There certainly are Democratic reps who won't sit still for this, but there is still in operation the pukes who'd sleep with the Republicans on something like this. The political sell-out of the ordinary citizen still goes on and this time the Dems are a part of it, like the bad old days before you had only Republicans to blame for it. Will the Left lay down on this? Why not, they've turned into the working person's worst enemy in the issue of amnesty and illegal hiring and the plutocrat's tool.
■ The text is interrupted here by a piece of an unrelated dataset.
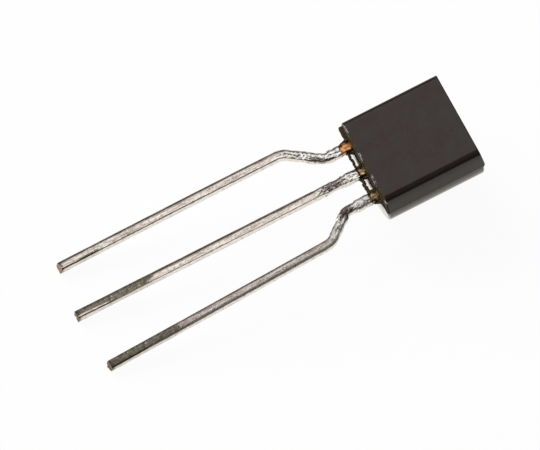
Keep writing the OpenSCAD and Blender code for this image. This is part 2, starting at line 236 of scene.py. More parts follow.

It is a truly strange time when an advocate of the worker gets lumped in with the Right wingnuts and the tools of the elite claim the badge "progressive." Ever hear of "Co-option?" It is the tool of the political elite which involves using non-germain issues to bring ordinary opponents into the fold in defiance of their own interests. If you have some idea that Ted K and Hillary are so worried about being nice to "illegals" you ignore the interests they serve and who donate large amounts to them. Crushing the economic interests of the American worker benefits just exactly whom? My liberal friends, you've become hopeless, "the man" has sucked you in and purchased your allegiance with cheap lying rhetoric and emotional propaganda. You've pretty much abrogated any legitimacy in this trade deal issue, so just keep quiet while you watch the sell-out. I won't.

Monday, October 23, 2006

This Is Fun-Maybe Not Politically Correct
















This particular run at Firebird Raceway; Eagle, ID will be 13.14 sec @ 102 mph with a 1.78 sec 60 foot (0-42mph in 60'). I built this little beauty as a daily driver/weekend warrior. The left front tire is coming off the ground in the right picture. This is what constitutes fun for a political junkie. No, it's not reasonable transportation, but it sure is fun and it sure is fast, and what's cool is that it stops and handles as well as most new cars, better than some.

Fast cars, guns, and hard core left politics...what more could you want?